C’est dire si pastoralement tout ministre de Dieu qui croirait sincèrement à ce type d’opinion théologique très faillible devrait se garder de la partager imprudemment avec n’importe quelle personne de son entourage, sous peine de risquer de lui faire du mal. Seuls les idéologues peu portés à l’empathie envers leurs prochains, voire des personnes de tendance psychopathe, peuvent se réjouir à l’idée qu’un tout petit nombre d’âmes soient sauvées au final ( dont ils croient faire partie bien entendu... )

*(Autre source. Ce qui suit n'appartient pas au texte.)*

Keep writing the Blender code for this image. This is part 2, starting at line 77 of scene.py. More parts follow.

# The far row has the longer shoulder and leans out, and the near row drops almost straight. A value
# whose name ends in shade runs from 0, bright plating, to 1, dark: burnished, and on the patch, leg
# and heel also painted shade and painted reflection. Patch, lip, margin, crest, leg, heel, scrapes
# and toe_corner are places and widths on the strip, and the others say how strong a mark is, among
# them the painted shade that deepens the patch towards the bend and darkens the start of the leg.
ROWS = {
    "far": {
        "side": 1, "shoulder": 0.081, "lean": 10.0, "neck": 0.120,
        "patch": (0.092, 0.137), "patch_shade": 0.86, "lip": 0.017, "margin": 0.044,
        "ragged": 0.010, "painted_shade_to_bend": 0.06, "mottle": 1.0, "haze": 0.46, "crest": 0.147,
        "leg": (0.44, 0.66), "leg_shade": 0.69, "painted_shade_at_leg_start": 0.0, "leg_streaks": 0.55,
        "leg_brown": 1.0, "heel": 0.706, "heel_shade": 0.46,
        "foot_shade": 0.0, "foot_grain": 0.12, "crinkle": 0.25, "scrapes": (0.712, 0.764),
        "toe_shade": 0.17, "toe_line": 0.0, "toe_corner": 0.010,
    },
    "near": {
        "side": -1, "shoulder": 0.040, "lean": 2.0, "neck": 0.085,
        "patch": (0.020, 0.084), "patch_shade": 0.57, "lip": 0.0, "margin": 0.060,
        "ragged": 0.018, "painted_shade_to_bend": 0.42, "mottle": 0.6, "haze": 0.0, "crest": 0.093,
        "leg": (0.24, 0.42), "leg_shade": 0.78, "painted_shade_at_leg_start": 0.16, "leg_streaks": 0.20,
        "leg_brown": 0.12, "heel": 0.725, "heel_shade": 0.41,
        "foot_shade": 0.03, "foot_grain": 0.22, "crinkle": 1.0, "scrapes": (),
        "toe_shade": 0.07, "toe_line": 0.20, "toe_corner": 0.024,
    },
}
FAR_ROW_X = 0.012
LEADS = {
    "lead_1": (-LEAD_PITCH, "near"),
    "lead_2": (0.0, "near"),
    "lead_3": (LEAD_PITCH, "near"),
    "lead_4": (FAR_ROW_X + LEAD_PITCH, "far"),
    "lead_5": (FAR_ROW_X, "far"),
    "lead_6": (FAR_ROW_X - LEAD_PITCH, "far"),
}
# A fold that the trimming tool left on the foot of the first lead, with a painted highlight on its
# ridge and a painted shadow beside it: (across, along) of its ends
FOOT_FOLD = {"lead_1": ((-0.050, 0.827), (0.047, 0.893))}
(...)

Quand bien même Dieu a-t-il révélé en privé à certaines personnes privilégiées, qu’Il connaît bien, que beaucoup d’âmes vont en Enfer ( dixit Notre-Dame de Fatima (2) ) afin de les inciter à prier et à offrir des sacrifices avec plus de ferveur pour le salut des pauvres pécheurs, je ne vois pas bien l’intérêt qu’il y aurait à connaître la proportion approximative et finale de sauvés dans l’au-delà. J’y vois plutôt un danger spirituel. La proportion du nombre final de sauvés doit rester avant tout de l’ordre du secret de Dieu, qui sera dévoilé dans l’autre monde.
Si l’opinion d'après laquelle la majorité des âmes seront damnées fut partagée par beaucoup de Pères de l’Église et de Saints, elle n’a jamais constitué une vérité certaine, de foi divine et catholique. Il est ainsi possible d’être catholique et d'incliner à croire que 99,9 % des âmes seront finalement sauvées. Seule la damnation de l’Iscariote Judas fut implicitement affirmée dans la Tradition de l’Église (en particulier au concile de Trente).
Enfin, c’est ici le moment de rappeler cette vérité qui elle par contre est de foi divine, que le Bon Dieu a voulu nous faire connaître clairement, à savoir qu’Il désire ardemment que tous les hommes soient sauvés in fine :
« Le Seigneur ne tarde pas dans l'accomplissement de la promesse, comme quelques-uns le croient; mais il use de patience envers vous, ne voulant pas qu'aucun périsse, mais voulant que tous arrivent à la repentance. » (2 Pierre 3:9)
« Dieu veut que tous les hommes soient sauvés et parviennent à la connaissance de la vérité. » (St Paul, 1 Timothée 2:4)
« Car la grâce de Dieu s’est manifestée pour le salut de tous les hommes. » (St Paul, Tite 2:11)
« Et le maître dit au serviteur : Va dans les chemins et le long des haies, et ceux que tu trouveras, contrains-les d'entrer, afin que ma maison soit remplie. » (Luc 14:23)
« Vous tous qui avez soif, venez aux eaux, même celui qui n'a pas d'argent ! Venez, achetez et mangez, Venez, achetez du vin et du lait, sans argent, sans rien payer ! » (Isaïe 55:1)
« Dis-leur: je suis vivant! dit le Seigneur, l'Eternel, ce que je désire, ce n'est pas que le méchant meure, c'est qu'il change de conduite et qu'il vive. Revenez, revenez de votre mauvaise voie; et pourquoi mourriez-vous, maison d'Israël ? » (Ézéchiel 33:11)
*** Notes
1) Extrait de la parabole dite du Jugement dernier en Matthieu chapitre 25 : « Alors il dira à ceux qui seront à sa gauche : “Allez-vous-en loin de moi, vous les maudits, dans le feu éternel préparé pour le diable et ses anges. Car j’avais faim, et vous ne m’avez pas donné à manger ; j’avais soif, et vous ne m’avez pas donné à boire ; j’étais un étranger, et vous ne m’avez pas accueilli ; j’étais nu, et vous ne m’avez pas habillé ; j’étais malade et en prison, et vous ne m’avez pas visité.” Alors ils répondront, eux aussi : “Seigneur, quand t’avons-nous vu avoir faim, avoir soif, être nu, étranger, malade ou en prison, sans nous mettre à ton service ?” Il leur répondra : “Amen, je vous le dis : chaque fois que vous ne l’avez pas fait à l’un de ces plus petits, c’est à moi que vous ne l’avez pas fait.” Et ils s’en iront, ceux-ci au châtiment éternel, et les justes, à la vie éternelle. »
2) Citation de Notre-Dame de Fatima le 19 août 1917 : « Priez, priez beaucoup et faîtes des sacrifices pour les pécheurs, car beaucoup d'âme vont en enfer parce qu'elles n'ont personne qui se sacrifie et prie pour elles. » Citation du pape Pie XII dans son encyclique Mystici Corporis : « Le salut de beaucoup dépend des prières et des pénitences volontaires des membres du Corps du Christ ».